If used as a personal name, Sin-Kamen (Blue Rock) usually refers to the most famous sacred stone of this kind, located on a shore of Lake Pleshcheyevo near Pereslavl-Zalesskiy. While in the majority of cases, the stones belonging to the Blue Stones type are black or dark gray, this particular stone does indeed look dark blue when wet. The stone surface is covered with small knobs; its weight is estimated to be about 12 tons.

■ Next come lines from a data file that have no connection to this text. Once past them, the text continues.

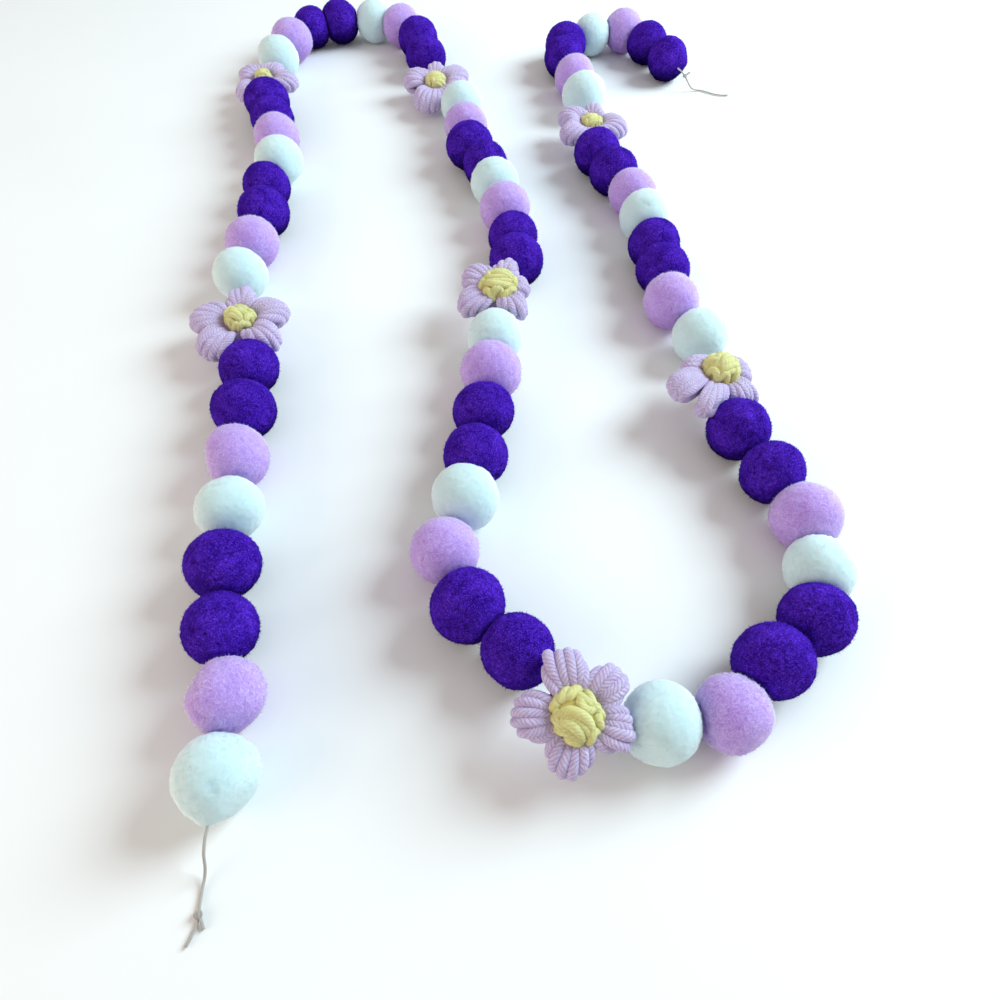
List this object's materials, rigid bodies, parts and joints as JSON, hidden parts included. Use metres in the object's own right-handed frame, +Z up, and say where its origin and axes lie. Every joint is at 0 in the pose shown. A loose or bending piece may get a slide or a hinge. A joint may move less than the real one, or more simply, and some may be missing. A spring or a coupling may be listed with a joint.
{
  "type": "pom-pom garland",
  "caption": "Garland of felted pompoms in white, lilac and violet with crocheted flowers between the groups, laid out in long bends on a surface, with a knotted tail of thread at each end.",
  "frame": {"origin": "middle of the garland's footprint, without its thread tails, on the surface on which it lies", "axes": "+Z up from the surface; +Y along the strands, away from the near end; +X to the right when looking along +Y"},
  "size_m": [0.3107, 0.5506, 0.0296],
  "materials": {
    "white_pile": "matte",
    "lilac_pile": "matte",
    "violet_pile": "matte",
    "petal_yarn": "matte",
    "centre_yarn": "matte",
    "thread": "matte"
  },
  "bodies": {
    "root": {"white_01": "white_pile", "white_02": "white_pile", "white_03": "white_pile", "white_04": "white_pile", "white_05": "white_pile", "white_06": "white_pile", "white_07": "white_pile", "white_08": "white_pile", "white_09": "white_pile", "white_10": "white_pile", "white_11": "white_pile", "white_12": "white_pile", "white_13": "white_pile", "white_14": "white_pile", "white_15": "white_pile", "white_16": "white_pile", "lilac_01": "lilac_pile", "lilac_02": "lilac_pile", "lilac_03": "lilac_pile", "lilac_04": "lilac_pile", "lilac_05": "lilac_pile", "lilac_06": "lilac_pile", "lilac_07": "lilac_pile", "lilac_08": "lilac_pile", "lilac_09": "lilac_pile", "lilac_10": "lilac_pile", "lilac_11": "lilac_pile", "lilac_12": "lilac_pile", "lilac_13": "lilac_pile", "lilac_14": "lilac_pile", "lilac_15": "lilac_pile", "lilac_16": "lilac_pile", "violet_pair_01": "violet_pile", "violet_pair_02": "violet_pile", "violet_pair_03": "violet_pile", "violet_pair_04": "violet_pile", "violet_pair_05": "violet_pile", "violet_pair_06": "violet_pile", "violet_pair_07": "violet_pile", "violet_pair_08": "violet_pile", "violet_pair_09": "violet_pile", "violet_pair_10": "violet_pile", "violet_pair_11": "violet_pile", "violet_pair_12": "violet_pile", "violet_pair_13": "violet_pile", "violet_pair_14": "violet_pile", "violet_pair_15": "violet_pile", "violet_pair_16": "violet_pile", "flower_1": "petal_yarn", "flower_2": "petal_yarn", "flower_3": "petal_yarn", "flower_4": "petal_yarn", "flower_5": "petal_yarn", "flower_6": "petal_yarn", "flower_7": "petal_yarn", "tail_start": "thread", "knot_start": "thread", "tail_finish": "thread", "knot_finish": "thread"}
  },
  "joints": []
}
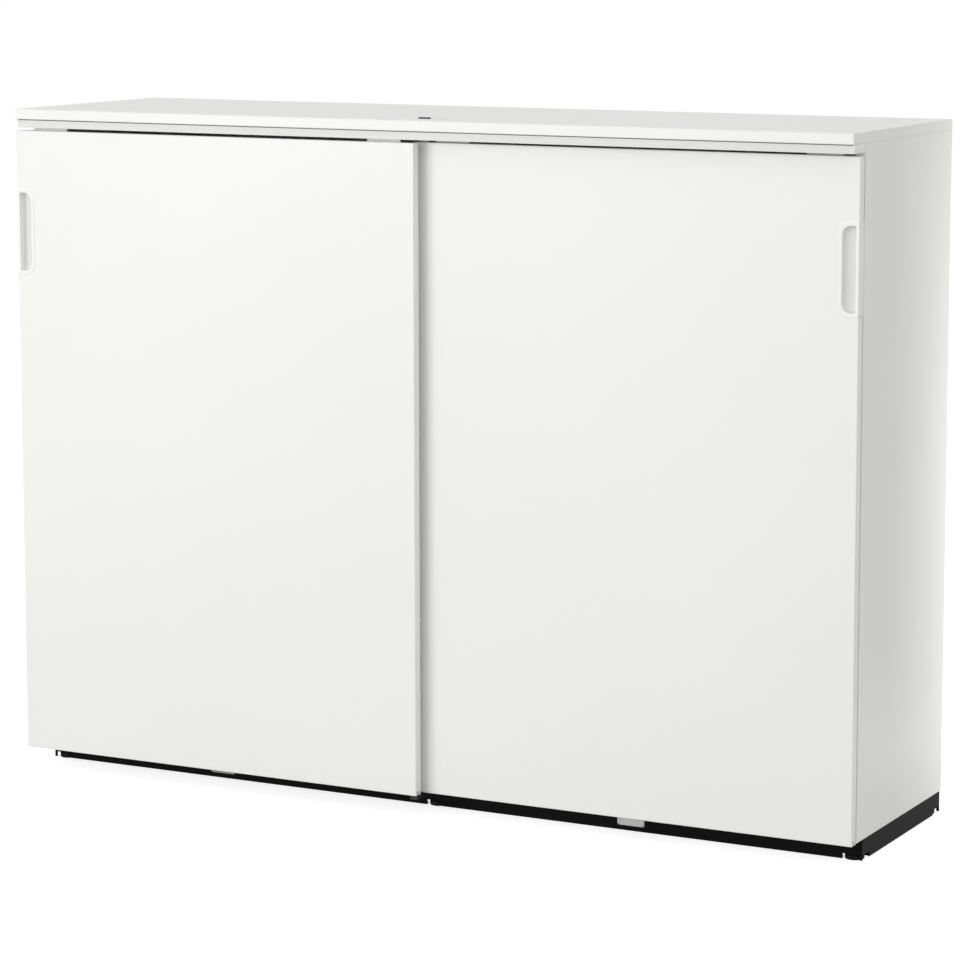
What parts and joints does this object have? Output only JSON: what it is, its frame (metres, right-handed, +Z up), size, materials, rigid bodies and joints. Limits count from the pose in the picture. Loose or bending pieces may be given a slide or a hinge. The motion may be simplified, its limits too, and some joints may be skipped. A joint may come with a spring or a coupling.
{
  "type": "sliding door cabinet",
  "caption": "White cabinet with overlapping sliding doors hung from a top rail, recessed cup pulls, inner shelves, a combination lock in its top and a black plinth.",
  "frame": {"origin": "on the floor, in the middle of the footprint", "axes": "+X to the right along the front, +Y from the doors to the back, +Z up"},
  "size_m": [1.6, 0.45, 1.2023],
  "materials": {
    "white_door_board": "satin melamine",
    "white_carcass_board": "satin melamine",
    "white_back_board": "matte lacquered hardboard",
    "white_plastic": "satin",
    "white_lacquered_metal": "satin lacquer",
    "light_grey_plastic": "matte",
    "black_plastic": "matte",
    "black_coated_steel": "matte powder coat",
    "zinc_plated_steel": "zinc plated",
    "grey_lacquered_steel": "satin lacquer",
    "nylon": "satin",
    "lock_slider_plastic": "matte",
    "rubber": "matte"
  },
  "bodies": {
    "cabinet": {"back_joint_strip": "white_plastic", "bottom_panel": "white_carcass_board", "cam_fittings": "zinc_plated_steel", "centre_guide": "black_plastic", "centre_partition": "white_carcass_board", "door_rail": "white_lacquered_metal", "foot_brackets": "zinc_plated_steel", "guide_screws": "zinc_plated_steel", "left_back_panel": "white_back_board", "left_bottom_guide": "light_grey_plastic", "left_lower_shelf": "white_carcass_board", "left_side_panel": "white_carcass_board", "left_upper_shelf": "white_carcass_board", "lock_housing": "black_plastic", "lock_plate": "white_plastic", "plinth_back": "black_coated_steel", "plinth_front": "black_coated_steel", "plinth_left": "black_coated_steel", "plinth_right": "black_coated_steel", "rail_left_end_cap": "white_plastic", "rail_right_end_cap": "white_plastic", "rail_screws": "zinc_plated_steel", "rail_stops": "rubber", "right_back_panel": "white_back_board", "right_bottom_guide": "light_grey_plastic", "right_lower_shelf": "white_carcass_board", "right_side_panel": "white_carcass_board", "right_upper_shelf": "white_carcass_board", "shelf_pins": "zinc_plated_steel", "top_panel": "white_carcass_board"},
    "left_door": {"left_door_panel": "white_door_board", "left_door_handle": "white_plastic", "left_door_outer_hanger": "grey_lacquered_steel", "left_door_inner_hanger": "grey_lacquered_steel", "left_door_hanger_screws": "zinc_plated_steel"},
    "right_door": {"right_door_panel": "white_door_board", "right_door_handle": "white_plastic", "right_door_outer_hanger": "grey_lacquered_steel", "right_door_inner_hanger": "grey_lacquered_steel", "right_door_hanger_screws": "zinc_plated_steel"},
    "left_door_outer_wheel_1": {"left_door_outer_wheel_1": "nylon"},
    "left_door_outer_wheel_2": {"left_door_outer_wheel_2": "nylon"},
    "left_door_inner_wheel_1": {"left_door_inner_wheel_1": "nylon"},
    "left_door_inner_wheel_2": {"left_door_inner_wheel_2": "nylon"},
    "right_door_outer_wheel_1": {"right_door_outer_wheel_1": "nylon"},
    "right_door_outer_wheel_2": {"right_door_outer_wheel_2": "nylon"},
    "right_door_inner_wheel_1": {"right_door_inner_wheel_1": "nylon"},
    "right_door_inner_wheel_2": {"right_door_inner_wheel_2": "nylon"},
    "lock_dial_1": {"lock_dial_1": "black_plastic"},
    "lock_dial_2": {"lock_dial_2": "black_plastic"},
    "lock_dial_3": {"lock_dial_3": "black_plastic"},
    "lock_slider": {"lock_slider": "lock_slider_plastic"},
    "lock_bolt": {"lock_bolt": "zinc_plated_steel"},
    "levelling_foot_front_left": {"levelling_foot_front_left": "black_plastic"},
    "levelling_foot_front_centre": {"levelling_foot_front_centre": "black_plastic"},
    "levelling_foot_front_right": {"levelling_foot_front_right": "black_plastic"},
    "levelling_foot_back_left": {"levelling_foot_back_left": "black_plastic"},
    "levelling_foot_back_centre": {"levelling_foot_back_centre": "black_plastic"},
    "levelling_foot_back_right": {"levelling_foot_back_right": "black_plastic"}
  },
  "joints": [
    {"name": "left_door_slide", "type": "slide", "parent": "cabinet", "child": "left_door", "axis": [1, 0, 0], "range_m": [0, 0.79]},
    {"name": "right_door_slide", "type": "slide", "parent": "cabinet", "child": "right_door", "axis": [-1, 0, 0], "range_m": [0, 0.79]},
    {"name": "left_door_outer_wheel_1_spin", "type": "hinge", "parent": "left_door", "child": "left_door_outer_wheel_1", "pos_m": [-0.714, -0.212, 1.1736], "axis": [0, 1, 0], "range_deg": [0, 9060]},
    {"name": "left_door_outer_wheel_2_spin", "type": "hinge", "parent": "left_door", "child": "left_door_outer_wheel_2", "pos_m": [-0.754, -0.212, 1.1736], "axis": [0, 1, 0], "range_deg": [0, 9060]},
    {"name": "left_door_inner_wheel_1_spin", "type": "hinge", "parent": "left_door", "child": "left_door_inner_wheel_1", "pos_m": [-0.038, -0.212, 1.1736], "axis": [0, 1, 0], "range_deg": [0, 9060]},
    {"name": "left_door_inner_wheel_2_spin", "type": "hinge", "parent": "left_door", "child": "left_door_inner_wheel_2", "pos_m": [-0.078, -0.212, 1.1736], "axis": [0, 1, 0], "range_deg": [0, 9060]},
    {"name": "right_door_outer_wheel_1_spin", "type": "hinge", "parent": "right_door", "child": "right_door_outer_wheel_1", "pos_m": [0.714, -0.182, 1.1736], "axis": [0, -1, 0], "range_deg": [0, 9060]},
    {"name": "right_door_outer_wheel_2_spin", "type": "hinge", "parent": "right_door", "child": "right_door_outer_wheel_2", "pos_m": [0.754, -0.182, 1.1736], "axis": [0, -1, 0], "range_deg": [0, 9060]},
    {"name": "right_door_inner_wheel_1_spin", "type": "hinge", "parent": "right_door", "child": "right_door_inner_wheel_1", "pos_m": [0.038, -0.182, 1.1736], "axis": [0, -1, 0], "range_deg": [0, 9060]},
    {"name": "right_door_inner_wheel_2_spin", "type": "hinge", "parent": "right_door", "child": "right_door_inner_wheel_2", "pos_m": [0.078, -0.182, 1.1736], "axis": [0, -1, 0], "range_deg": [0, 9060]},
    {"name": "lock_dial_1_turn", "type": "hinge", "parent": "cabinet", "child": "lock_dial_1", "pos_m": [-0.0104, -0.163, 1.1941], "axis": [1, 0, 0], "continuous": true},
    {"name": "lock_dial_2_turn", "type": "hinge", "parent": "cabinet", "child": "lock_dial_2", "pos_m": [-0.003, -0.163, 1.1941], "axis": [1, 0, 0], "continuous": true},
    {"name": "lock_dial_3_turn", "type": "hinge", "parent": "cabinet", "child": "lock_dial_3", "pos_m": [0.0044, -0.163, 1.1941], "axis": [1, 0, 0], "continuous": true},
    {"name": "lock_slider_slide", "type": "slide", "parent": "cabinet", "child": "lock_slider", "axis": [-1, 0, 0], "range_m": [0, 0.01]},
    {"name": "lock_bolt_drop", "type": "slide", "parent": "cabinet", "child": "lock_bolt", "axis": [0, 0, -1], "range_m": [0, 0.007]},
    {"name": "levelling_foot_front_left_turn", "type": "hinge", "parent": "cabinet", "child": "levelling_foot_front_left", "pos_m": [-0.7785, -0.124, 0.01], "axis": [0, 0, 1], "range_deg": [0, 1440]},
    {"name": "levelling_foot_front_centre_turn", "type": "hinge", "parent": "cabinet", "child": "levelling_foot_front_centre", "pos_m": [0, -0.124, 0.01], "axis": [0, 0, 1], "range_deg": [0, 1440]},
    {"name": "levelling_foot_front_right_turn", "type": "hinge", "parent": "cabinet", "child": "levelling_foot_front_right", "pos_m": [0.7785, -0.124, 0.01], "axis": [0, 0, 1], "range_deg": [0, 1440]},
    {"name": "levelling_foot_back_left_turn", "type": "hinge", "parent": "cabinet", "child": "levelling_foot_back_left", "pos_m": [-0.7785, 0.2055, 0.01], "axis": [0, 0, 1], "range_deg": [0, 1440]},
    {"name": "levelling_foot_back_centre_turn", "type": "hinge", "parent": "cabinet", "child": "levelling_foot_back_centre", "pos_m": [0, 0.2055, 0.01], "axis": [0, 0, 1], "range_deg": [0, 1440]},
    {"name": "levelling_foot_back_right_turn", "type": "hinge", "parent": "cabinet", "child": "levelling_foot_back_right", "pos_m": [0.7785, 0.2055, 0.01], "axis": [0, 0, 1], "range_deg": [0, 1440]}
  ],
  "couplings": [
    {"joint": "left_door_outer_wheel_1_spin", "follows": "left_door_slide", "rad_per_m": 200},
    {"joint": "left_door_outer_wheel_2_spin", "follows": "left_door_slide", "rad_per_m": 200},
    {"joint": "left_door_inner_wheel_1_spin", "follows": "left_door_slide", "rad_per_m": 200},
    {"joint": "left_door_inner_wheel_2_spin", "follows": "left_door_slide", "rad_per_m": 200},
    {"joint": "right_door_outer_wheel_1_spin", "follows": "right_door_slide", "rad_per_m": 200},
    {"joint": "right_door_outer_wheel_2_spin", "follows": "right_door_slide", "rad_per_m": 200},
    {"joint": "right_door_inner_wheel_1_spin", "follows": "right_door_slide", "rad_per_m": 200},
    {"joint": "right_door_inner_wheel_2_spin", "follows": "right_door_slide", "rad_per_m": 200},
    {"joint": "lock_bolt_drop", "follows": "lock_slider_slide", "ratio": 0.7}
  ]
}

Sin-Kamen' is a grey boulder of coarse-grained quartz-biotite schist that used to be venerated by the Meryans and the pagan Slavs on the shore of Lake Pleshcheyevo not far from the early medieval town of Kleshchin. The stone changes its color to blue after a rain, hence the name. It weighs 12 tons and measures 310 by 260 cm. A century ago, the stone used to be as tall as a man but it has steadily sunk into the ground ever since.

Although it is widely believed that the stone was overthrown from a pagan sanctuary on top of Bald Hill at the bidding of Tsar Basil IV, early descriptions locate it in the vicinity of the Pereslavl Monastery of Sts. Boris and Gleb. In the 17th century a local Orthodox monk had it interred in a field. After the stone was scoured by rain, the monks tried to transport it across the ice-bound lake in order to be used as a foundation stone of a church. The ice gave way under its weight and the stone was submerged. It was found on the shore in the 19th century and is now worshipped by a group of local neopagans.